• GIVEN TASK
Restate word for word the lines of the records below, starting at the line that contains "foot_end = Rot(0, 0, 180)" and ending at the line that contains "obj.parent = None", with both of those lines included and nothing else.

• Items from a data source
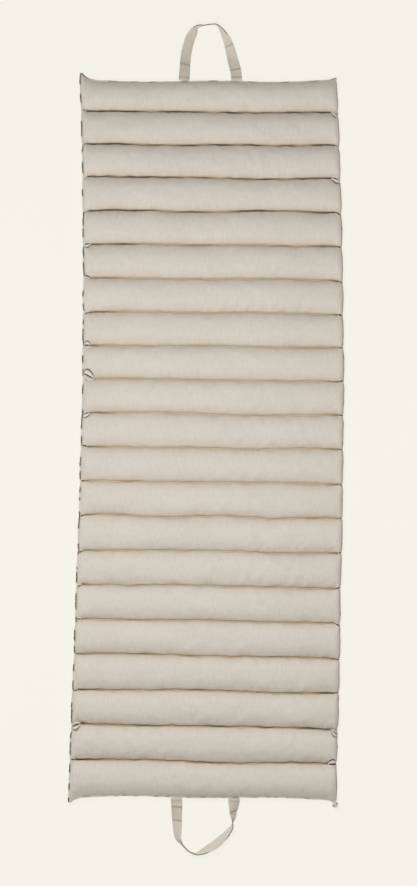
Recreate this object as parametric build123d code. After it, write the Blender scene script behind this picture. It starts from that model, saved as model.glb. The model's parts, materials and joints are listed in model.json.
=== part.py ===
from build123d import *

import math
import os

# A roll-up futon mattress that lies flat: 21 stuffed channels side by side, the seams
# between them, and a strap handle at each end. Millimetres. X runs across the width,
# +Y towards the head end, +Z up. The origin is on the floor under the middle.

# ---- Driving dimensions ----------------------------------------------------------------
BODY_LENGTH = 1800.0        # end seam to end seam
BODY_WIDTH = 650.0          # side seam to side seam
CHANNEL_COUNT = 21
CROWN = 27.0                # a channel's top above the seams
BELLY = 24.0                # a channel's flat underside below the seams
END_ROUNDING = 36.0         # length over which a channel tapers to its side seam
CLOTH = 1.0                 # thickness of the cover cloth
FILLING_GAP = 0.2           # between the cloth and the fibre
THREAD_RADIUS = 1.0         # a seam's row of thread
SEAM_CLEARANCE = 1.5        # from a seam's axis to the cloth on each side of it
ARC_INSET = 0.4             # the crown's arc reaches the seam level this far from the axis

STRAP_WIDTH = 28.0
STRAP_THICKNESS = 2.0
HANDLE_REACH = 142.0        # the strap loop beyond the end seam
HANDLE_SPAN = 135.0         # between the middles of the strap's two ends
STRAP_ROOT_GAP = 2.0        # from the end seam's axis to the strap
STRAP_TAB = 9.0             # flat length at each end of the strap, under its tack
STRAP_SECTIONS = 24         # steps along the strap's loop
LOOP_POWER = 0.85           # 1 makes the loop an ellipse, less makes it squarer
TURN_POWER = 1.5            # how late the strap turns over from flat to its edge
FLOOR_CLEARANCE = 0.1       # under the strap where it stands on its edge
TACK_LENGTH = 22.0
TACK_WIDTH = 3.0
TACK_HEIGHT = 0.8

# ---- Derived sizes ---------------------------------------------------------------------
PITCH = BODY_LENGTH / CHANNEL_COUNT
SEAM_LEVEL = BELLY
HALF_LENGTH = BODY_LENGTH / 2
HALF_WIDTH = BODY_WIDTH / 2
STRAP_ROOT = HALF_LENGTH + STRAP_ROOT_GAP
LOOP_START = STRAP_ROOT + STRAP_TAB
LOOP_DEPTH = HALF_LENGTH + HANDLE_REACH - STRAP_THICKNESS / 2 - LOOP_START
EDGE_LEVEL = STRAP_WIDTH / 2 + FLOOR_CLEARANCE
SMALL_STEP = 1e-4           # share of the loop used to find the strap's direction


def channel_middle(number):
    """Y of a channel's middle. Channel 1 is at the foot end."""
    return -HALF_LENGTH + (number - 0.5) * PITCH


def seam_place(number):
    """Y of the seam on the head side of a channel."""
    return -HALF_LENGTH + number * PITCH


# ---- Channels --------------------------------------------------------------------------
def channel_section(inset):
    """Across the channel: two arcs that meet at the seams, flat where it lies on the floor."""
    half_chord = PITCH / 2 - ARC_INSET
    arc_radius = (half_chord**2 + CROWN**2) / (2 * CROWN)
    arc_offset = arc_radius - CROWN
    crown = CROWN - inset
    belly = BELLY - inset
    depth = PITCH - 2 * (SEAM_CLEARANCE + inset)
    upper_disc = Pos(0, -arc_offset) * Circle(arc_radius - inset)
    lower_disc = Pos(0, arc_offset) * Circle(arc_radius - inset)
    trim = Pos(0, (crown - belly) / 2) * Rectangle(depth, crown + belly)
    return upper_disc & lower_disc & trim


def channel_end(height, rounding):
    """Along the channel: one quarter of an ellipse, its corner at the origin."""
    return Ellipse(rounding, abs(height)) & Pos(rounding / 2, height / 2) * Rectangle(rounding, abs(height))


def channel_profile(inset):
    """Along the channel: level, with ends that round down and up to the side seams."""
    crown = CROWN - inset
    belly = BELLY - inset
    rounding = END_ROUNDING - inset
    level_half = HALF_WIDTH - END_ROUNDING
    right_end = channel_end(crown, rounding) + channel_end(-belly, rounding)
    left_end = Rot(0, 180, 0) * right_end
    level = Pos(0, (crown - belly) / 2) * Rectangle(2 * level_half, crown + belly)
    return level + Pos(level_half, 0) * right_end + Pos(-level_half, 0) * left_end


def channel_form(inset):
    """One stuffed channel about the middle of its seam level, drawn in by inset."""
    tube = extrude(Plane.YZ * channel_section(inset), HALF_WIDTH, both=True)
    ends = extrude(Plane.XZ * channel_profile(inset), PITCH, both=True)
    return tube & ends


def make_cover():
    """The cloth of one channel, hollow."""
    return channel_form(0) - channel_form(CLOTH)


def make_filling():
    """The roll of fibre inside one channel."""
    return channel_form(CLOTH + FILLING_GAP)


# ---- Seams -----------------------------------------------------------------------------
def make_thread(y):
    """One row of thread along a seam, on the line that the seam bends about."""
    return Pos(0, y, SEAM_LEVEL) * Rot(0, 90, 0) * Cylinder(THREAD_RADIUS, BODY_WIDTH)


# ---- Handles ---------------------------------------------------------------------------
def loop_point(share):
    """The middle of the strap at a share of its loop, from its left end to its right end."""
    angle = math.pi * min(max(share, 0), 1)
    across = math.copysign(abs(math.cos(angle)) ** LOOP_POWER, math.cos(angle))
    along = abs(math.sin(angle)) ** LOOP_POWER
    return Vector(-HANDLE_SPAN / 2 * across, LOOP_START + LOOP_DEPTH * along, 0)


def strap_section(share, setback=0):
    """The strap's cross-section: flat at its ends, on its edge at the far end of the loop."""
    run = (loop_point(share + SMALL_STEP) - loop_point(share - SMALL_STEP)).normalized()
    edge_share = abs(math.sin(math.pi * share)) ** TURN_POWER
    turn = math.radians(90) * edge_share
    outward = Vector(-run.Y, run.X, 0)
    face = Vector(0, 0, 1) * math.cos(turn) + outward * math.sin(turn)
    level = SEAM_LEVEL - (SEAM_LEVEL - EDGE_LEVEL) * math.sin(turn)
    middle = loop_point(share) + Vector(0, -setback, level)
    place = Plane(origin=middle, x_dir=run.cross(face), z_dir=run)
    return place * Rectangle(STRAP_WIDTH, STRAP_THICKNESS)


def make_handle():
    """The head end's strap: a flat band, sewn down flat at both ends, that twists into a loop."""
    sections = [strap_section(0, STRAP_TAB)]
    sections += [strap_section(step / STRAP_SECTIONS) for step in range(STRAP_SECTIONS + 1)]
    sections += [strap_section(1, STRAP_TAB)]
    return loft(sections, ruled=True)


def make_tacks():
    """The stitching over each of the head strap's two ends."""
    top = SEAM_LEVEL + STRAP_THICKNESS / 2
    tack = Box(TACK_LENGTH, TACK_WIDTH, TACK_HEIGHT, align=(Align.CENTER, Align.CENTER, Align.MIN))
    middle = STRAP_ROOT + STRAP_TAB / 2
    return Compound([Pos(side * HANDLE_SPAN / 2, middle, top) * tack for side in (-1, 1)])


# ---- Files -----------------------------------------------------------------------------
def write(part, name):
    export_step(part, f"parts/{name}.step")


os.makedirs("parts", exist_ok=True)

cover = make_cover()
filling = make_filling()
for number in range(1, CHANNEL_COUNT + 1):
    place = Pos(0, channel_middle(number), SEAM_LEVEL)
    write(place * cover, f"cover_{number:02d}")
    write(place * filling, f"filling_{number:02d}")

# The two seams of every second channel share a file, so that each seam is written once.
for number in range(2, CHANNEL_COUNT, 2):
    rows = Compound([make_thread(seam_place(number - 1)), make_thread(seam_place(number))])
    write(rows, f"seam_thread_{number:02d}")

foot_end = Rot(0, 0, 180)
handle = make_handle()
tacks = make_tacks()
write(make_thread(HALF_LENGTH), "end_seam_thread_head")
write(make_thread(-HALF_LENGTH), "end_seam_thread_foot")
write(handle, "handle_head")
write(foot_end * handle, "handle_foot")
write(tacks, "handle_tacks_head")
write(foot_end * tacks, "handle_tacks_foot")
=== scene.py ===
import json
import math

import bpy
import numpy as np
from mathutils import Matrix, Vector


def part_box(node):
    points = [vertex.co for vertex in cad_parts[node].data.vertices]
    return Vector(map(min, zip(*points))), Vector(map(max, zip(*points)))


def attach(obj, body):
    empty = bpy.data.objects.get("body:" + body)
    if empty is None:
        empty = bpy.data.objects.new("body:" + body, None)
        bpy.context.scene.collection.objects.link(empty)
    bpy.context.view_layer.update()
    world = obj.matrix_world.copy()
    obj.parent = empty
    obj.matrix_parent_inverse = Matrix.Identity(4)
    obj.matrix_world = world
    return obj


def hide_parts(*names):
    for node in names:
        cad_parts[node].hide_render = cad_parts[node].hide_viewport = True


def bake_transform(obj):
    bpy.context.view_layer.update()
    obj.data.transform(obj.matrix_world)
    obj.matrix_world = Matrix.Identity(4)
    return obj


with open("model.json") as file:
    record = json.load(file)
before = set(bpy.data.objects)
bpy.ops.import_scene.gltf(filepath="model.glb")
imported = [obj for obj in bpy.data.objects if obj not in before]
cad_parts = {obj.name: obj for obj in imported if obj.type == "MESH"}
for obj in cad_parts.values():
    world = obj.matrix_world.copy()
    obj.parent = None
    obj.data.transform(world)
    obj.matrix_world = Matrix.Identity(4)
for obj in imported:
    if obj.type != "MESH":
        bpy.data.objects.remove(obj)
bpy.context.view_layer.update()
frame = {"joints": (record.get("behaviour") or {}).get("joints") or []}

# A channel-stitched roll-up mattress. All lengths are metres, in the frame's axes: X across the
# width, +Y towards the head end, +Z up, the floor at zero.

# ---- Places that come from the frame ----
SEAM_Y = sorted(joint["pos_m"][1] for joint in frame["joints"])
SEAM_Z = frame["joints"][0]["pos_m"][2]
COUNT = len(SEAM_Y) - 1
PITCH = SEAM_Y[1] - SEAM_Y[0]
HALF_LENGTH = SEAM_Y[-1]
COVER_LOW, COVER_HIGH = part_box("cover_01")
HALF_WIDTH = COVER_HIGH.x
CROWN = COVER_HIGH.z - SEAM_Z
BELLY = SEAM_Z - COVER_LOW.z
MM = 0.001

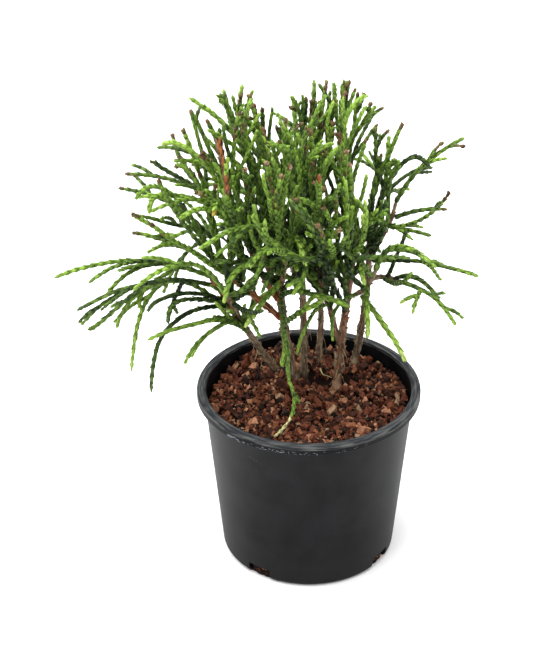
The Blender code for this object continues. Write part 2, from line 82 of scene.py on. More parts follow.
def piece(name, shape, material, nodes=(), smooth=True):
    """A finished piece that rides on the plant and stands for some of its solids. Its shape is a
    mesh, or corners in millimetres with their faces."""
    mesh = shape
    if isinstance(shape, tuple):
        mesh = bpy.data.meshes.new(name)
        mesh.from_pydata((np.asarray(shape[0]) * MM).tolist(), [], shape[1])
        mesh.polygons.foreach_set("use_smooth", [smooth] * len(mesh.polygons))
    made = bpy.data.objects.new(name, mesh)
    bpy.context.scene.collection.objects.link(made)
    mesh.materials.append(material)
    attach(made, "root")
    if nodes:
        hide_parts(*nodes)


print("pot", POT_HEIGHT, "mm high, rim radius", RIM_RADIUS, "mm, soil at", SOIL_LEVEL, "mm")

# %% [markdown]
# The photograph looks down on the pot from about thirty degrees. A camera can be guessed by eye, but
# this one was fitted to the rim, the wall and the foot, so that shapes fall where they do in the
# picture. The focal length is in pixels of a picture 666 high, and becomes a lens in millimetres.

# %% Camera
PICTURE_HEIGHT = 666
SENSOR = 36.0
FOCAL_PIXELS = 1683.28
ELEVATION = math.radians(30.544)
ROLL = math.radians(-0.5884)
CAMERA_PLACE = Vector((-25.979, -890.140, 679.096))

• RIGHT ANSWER
foot_end = Rot(0, 0, 180)
handle = make_handle()
tacks = make_tacks()
write(make_thread(HALF_LENGTH), "end_seam_thread_head")
write(make_thread(-HALF_LENGTH), "end_seam_thread_foot")
write(handle, "handle_head")
write(foot_end * handle, "handle_foot")
write(tacks, "handle_tacks_head")
write(foot_end * tacks, "handle_tacks_foot")
=== scene.py ===
import json
import math

import bpy
import numpy as np
from mathutils import Matrix, Vector


def part_box(node):
    points = [vertex.co for vertex in cad_parts[node].data.vertices]
    return Vector(map(min, zip(*points))), Vector(map(max, zip(*points)))


def attach(obj, body):
    empty = bpy.data.objects.get("body:" + body)
    if empty is None:
        empty = bpy.data.objects.new("body:" + body, None)
        bpy.context.scene.collection.objects.link(empty)
    bpy.context.view_layer.update()
    world = obj.matrix_world.copy()
    obj.parent = empty
    obj.matrix_parent_inverse = Matrix.Identity(4)
    obj.matrix_world = world
    return obj


def hide_parts(*names):
    for node in names:
        cad_parts[node].hide_render = cad_parts[node].hide_viewport = True


def bake_transform(obj):
    bpy.context.view_layer.update()
    obj.data.transform(obj.matrix_world)
    obj.matrix_world = Matrix.Identity(4)
    return obj


with open("model.json") as file:
    record = json.load(file)
before = set(bpy.data.objects)
bpy.ops.import_scene.gltf(filepath="model.glb")
imported = [obj for obj in bpy.data.objects if obj not in before]
cad_parts = {obj.name: obj for obj in imported if obj.type == "MESH"}
for obj in cad_parts.values():
    world = obj.matrix_world.copy()
    obj.parent = None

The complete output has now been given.